Она коротко взглянула на меня, словно желая удостовериться, что я все еще сижу рядом.
– И что будет с твоим ребенком? Кто-нибудь усыновит его, или он останется в детдоме… Если будет плохо себя вести, переведут в другой, потом в третий, один страшнее другого. Тебе это безразлично?
– Я об этом еще не думала.
– Ну так подумай. Я не знаю твоего Лео, то, что ты мне рассказала о нем, не вызывает у меня восторга, и я понимаю твое нежелание отдавать ему ребенка. Но речь идет не о тебе, а о ребенке.
– Любой приемный отец, любой детдом лучше, чем Лео. Лео – подонок!
– Ах, Биргит… – Она покачала головой. – Как ты себе это представляешь? Ты не хочешь ребенка, не хочешь даже видеть его, и взять на руки, и дать ему грудь. Ты хочешь сразу же после родов сесть на велосипед и отвезти его к ближайшему священнику? Ты этого сделать не сможешь, это придется сделать мне. Я должна буду сыграть роль акушерки, а потом увезти ребенка прочь – с глаз долой, из сердца вон?
– Я же говорю: я еще не думала над этим как следует. Время еще есть.

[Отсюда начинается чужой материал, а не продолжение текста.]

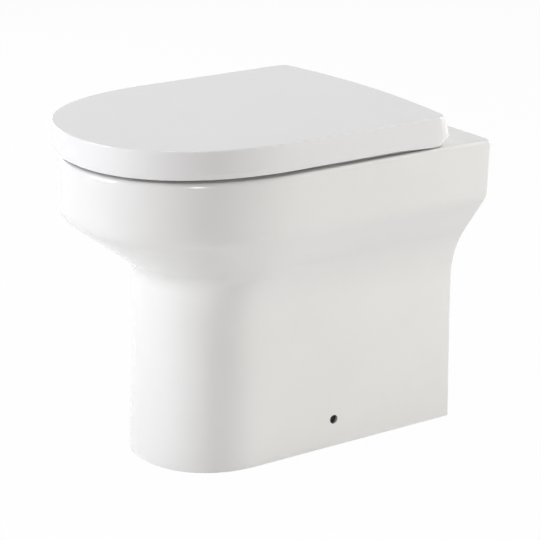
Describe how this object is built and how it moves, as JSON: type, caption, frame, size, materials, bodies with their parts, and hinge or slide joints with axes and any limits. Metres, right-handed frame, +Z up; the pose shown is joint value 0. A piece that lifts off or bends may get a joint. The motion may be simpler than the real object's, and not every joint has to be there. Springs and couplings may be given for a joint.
{
  "type": "back to wall toilet",
  "caption": "Floor standing back to wall toilet with a D shaped rim, a flared pedestal run back to the wall, and a wrap over soft close seat and lid on deck hinges.",
  "frame": {"origin": "middle of the footprint on the floor, under the centre of the overall box", "axes": "+Z up, +Y towards the wall behind the toilet, so the front of the bowl faces -Y, and +X to the left of a person sitting on it"},
  "size_m": [0.351, 0.5096, 0.4444],
  "materials": {
    "glazed_ceramic": "gloss",
    "white_moulding": "gloss",
    "hinge_metal": "polished",
    "steel": "satin",
    "hinge_plastic": "satin",
    "damper_plastic": "matte",
    "black_rubber": "matte",
    "buffer_rubber": "matte",
    "black_nylon": "moulded black nylon, lightly textured"
  },
  "bodies": {
    "base": {"pan": "glazed_ceramic", "hinge_arm_left": "hinge_metal", "hinge_arm_right": "hinge_metal", "arm_pad_left": "black_rubber", "arm_pad_right": "black_rubber", "hinge_pin_left": "steel", "hinge_pin_right": "steel", "fixing_stud_left": "steel", "fixing_stud_right": "steel", "stud_bush_left": "black_rubber", "stud_bush_right": "black_rubber", "stud_washer_left": "steel", "stud_washer_right": "steel", "wing_nut_left": "hinge_plastic", "wing_nut_right": "hinge_plastic", "floor_bracket_left": "black_nylon", "floor_bracket_right": "black_nylon"},
    "seat_body": {"seat": "white_moulding", "seat_hinge_bar": "hinge_plastic", "seat_damper": "damper_plastic", "seat_bush": "damper_plastic", "seat_buffer_front_left": "buffer_rubber", "seat_buffer_front_right": "buffer_rubber", "seat_buffer_rear_left": "buffer_rubber", "seat_buffer_rear_right": "buffer_rubber"},
    "lid_body": {"lid": "white_moulding", "lid_bracket_left": "hinge_plastic", "lid_bracket_right": "hinge_plastic", "lid_damper": "damper_plastic", "lid_bush": "damper_plastic", "lid_buffer_front_left": "buffer_rubber", "lid_buffer_front_right": "buffer_rubber", "lid_buffer_rear_left": "buffer_rubber", "lid_buffer_rear_right": "buffer_rubber"}
  },
  "joints": [
    {"name": "seat_hinge", "type": "hinge", "parent": "base", "child": "seat_body", "pos_m": [0, 0.18225, 0.42738], "axis": [-1, 0, 0], "range_deg": [0, 95]},
    {"name": "lid_hinge", "type": "hinge", "parent": "seat_body", "child": "lid_body", "pos_m": [0, 0.18225, 0.42738], "axis": [-1, 0, 0], "range_deg": [0, 93]}
  ]
}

Она посмотрела на мой живот.
– Три месяца?
– Три месяца. Может, два.
Она перевела взгляд на воду и прищурилась, словно стараясь рассмотреть лебедей, или лодку с рыбаком, или баклана, сидевшего на полусгнившем столбике в конце мостков.
– Думать тут нечего. Надо решать. Но без меня ты ничего решать не можешь, потому что я нужна тебе. Мне все это не нравится – ни идея с подкидышем, ни сама перспектива для него – вырасти в чужой семье и тем более в детдоме. Если ребенок не нужен тебе, значит он принадлежит отцу. А ему он нужен. Кто тебе сказал, что он будет плохим отцом? Не такой уж он подонок, если ты смогла в него влюбиться и спать с ним.